We can observe similar examples of large-scale capability investments at the financial institutions acquiring or partnering with fintech companies to accelerate their readiness and meet their digital agenda. Whether developed in house or outsourced, having the required capabilities to meet your strategic goals is non-negotiable – it is, for the most part, what determines execution success.

3. Adopt a Learning Mindset.

In these VUCA times, what made you ready in the past might not work in the future. A learning mindset, therefore, plays a significant role in ensuring the organization, and its people, are always ready to adapt. Leaders should assume the role of chief knowledge curators to drive this mindset shift.

On any given day, we have hundreds of valuable ideas we’d like to share. Organizations can deploy simple methods to mine, curate and distribute them throughout the organization to drive the overall corporate mission. The key is to ensure this process is an authentic experience that is encouraged throughout the company, which begins with the CEO.

How does readiness and continuous learning impact innovation? Bob Rosenfeld, founder and CEO of Idea Connection Systems Inc., believes that leaders must look beyond the techniques (strategy) and results of innovation (execution) to the principles of sustained innovation. He writes, “The most important aspects of innovation are not readily apparent. To become successful, the invisible must be made visible.” This mindset can hardwire readiness into the company’s DNA.

Making execution readiness a visible constant is, perhaps, the biggest challenge a company could face. It’s easy to say, “We’ve been here before, and our top people have all the required key capabilities. We are leading anyway, so let’s continue with business as usual.” Sustaining a maturity mindset through execution readiness is not easy, especially when you are successful at what you do.

4. Institutionalize the Culture of Execution Readiness.

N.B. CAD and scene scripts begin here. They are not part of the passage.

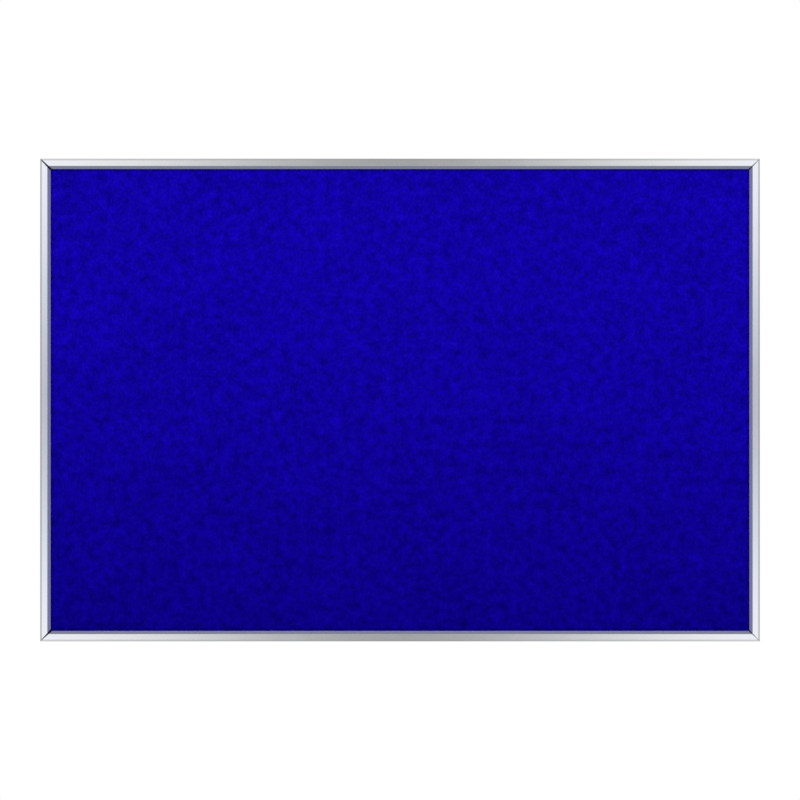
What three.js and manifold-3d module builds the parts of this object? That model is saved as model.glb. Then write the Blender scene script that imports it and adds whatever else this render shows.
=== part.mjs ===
// A wall-hung notice board: a felt-faced pinning panel in a slim frame of extruded aluminium.
// The four rails are mitred and held together at the back by screwed corner plates, which lie
// in the track of the extrusion, and the board hangs on two hangers that slide in the same track.
// Millimetres, +Z up. The front faces -Y. The origin is the middle of the wall plane, which the
// rear rims of the rails touch.

import * as THREE from "three";
import { mergeVertices } from "three/addons/utils/BufferGeometryUtils.js";
import Module from "manifold-3d";

const solids = await Module();
solids.setup();

// Driving dimensions: the pinning panel.
const panelWidth = 900;
const panelHeight = 600;
const feltThickness = 1;
const coreThickness = 9;
const backingThickness = 2.5;
const glueLine = 0.2; // film of adhesive between two layers of the panel
const panelCornerCut = 17; // the corners are cut off square to the mitres, to clear them

// Driving dimensions: the rail's section. Its u runs inwards from the outer face of the frame,
// and its w runs forwards from the wall plane.
const railFace = 13.5; // width of the frame seen from the front, bevel included
const edgeBandReach = 2.4; // narrow facet along the outer front edge
const edgeBandDrop = 0.78;
const bevelReach = 4.2; // width of the bevel that leads down to the felt
const bevelDrop = 4.2;
const railWall = 1.3; // outer wall and front wall
const footWidth = 1.4; // flat under the lip, which holds the felt down
const noseHeight = 1.2; // of the lip's edge above its foot, before it is rounded
const ribReach = 3.9; // rib inside the outer wall that the panel's edge stands against
const ribThickness = 1.2;
const rimDepth = 1.6; // the outer wall stands this far behind the track
const rimWidth = 2.2;
const trackWall = 1.2; // inner wall of the track
const trackDepth = 2.4;
const trackLip = 1; // thickness of the two lips that close the track
const slotWidth = 5.6; // mouth of the track, between its lips
const webThickness = 1.1; // floor of the track, which the back of the panel lies on

// Driving dimensions: fits and edges.
const panelClearance = 0.2; // round the panel in its rebate, and between felt and lip
const panelSideClearance = 0.3;
const trackClearance = 0.3; // between the track and what slides in it
const threadClearance = 0.15;
const screwTipClearance = 0.2; // between a set screw's tip and the web
const frontRound = 0.6; // outer front edge of the rail
const noseRound = 2.4; // the bevel runs down to the felt in this round
const edgeRound = 0.4; // small rounds of the extrusion die
const overrun = 5; // how far a cutter passes the surface that it cuts

// How far short of the mitre's plane both of its rails are cut. The mitre is closed at the rear
// and at the outer corner. The saw leaned a little and ran a little off 45 degrees, so the
// front wall opens: by a trim where the edge band ends, and inwards from there by a share of
// the way. The lips are cut back by a further share of the way from the start of the bevel.
const rearTrim = 0.2;
const tipTrim = 0.25;
const topLeftTrim = 1;
const topRightTrim = 0.42;
const bottomLeftTrim = 0.65;
const bottomRightTrim = 0.3;
const topLeftOpenShare = 0.09;
const bottomLeftOpenShare = 0.12;
const rightOpenShare = 0.06;
const leftLipShare = 0.4;
const rightLipShare = 0.25;

// Steps of the round stretches.
const roundSteps = 3;
const cutSteps = 12;
const screwSides = 24;
const hexSides = 6;

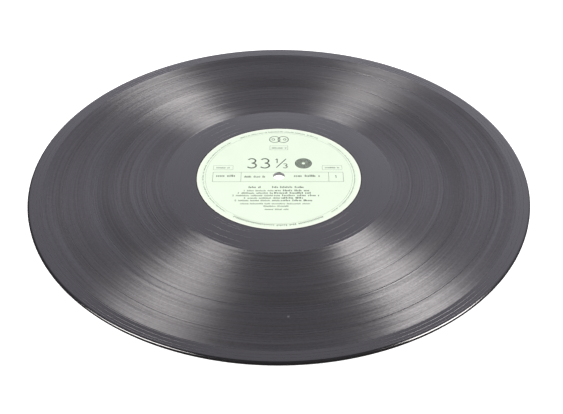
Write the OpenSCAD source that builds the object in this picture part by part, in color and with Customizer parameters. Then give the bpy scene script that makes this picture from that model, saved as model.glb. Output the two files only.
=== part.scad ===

The late management consultant and writer Peter Drucker is famous for saying, “Culture eats strategy for breakfast.” Edgar Schein, the “grandfather” of the role of culture in organizations, talks about an organization’s cultural DNA, which defines what is essential in an organization and drives human behavior. For organizations to achieve sustained value, readiness needs to form part of their culture. Making execution readiness part of the culture requires three critical elements:

First, it needs to form part of the execution scoreboard. In other words, when executives report on their targets, they should also report on the level of readiness. In fact, they should report on readiness before reporting on targets, as there should be a direct correlation between readiness and execution.

Second, everyone in the organization needs to be educated on the strategy-readiness-execution loop. All staff members need to grasp the role readiness plays in the achievement of business goals, and the company should capture and update the required information as frequently as possible.

Finally, execution readiness needs to form part of the organization’s competencies, and the company should assess leaders across all ranks based on how they ensure their team members’ readiness. The organization should assess and report on other key (execution readiness) elements, as well.

In these competitive, complex and uncertain times, business leaders must upgrade their strategy. Incorporating execution readiness into that strategy will separate the companies that succeed from the companies that fail the execution race. It’s 2019; we have tremendous knowledge, frameworks and research, yet execution continues to remain the biggest challenge organizations face.

Make execution readiness part of your company’s culture by establishing a set of values and leadership behaviors. For it to stick, help leaders set an example as chief knowledge curators, and start cultivating a learning mindset throughout the organization.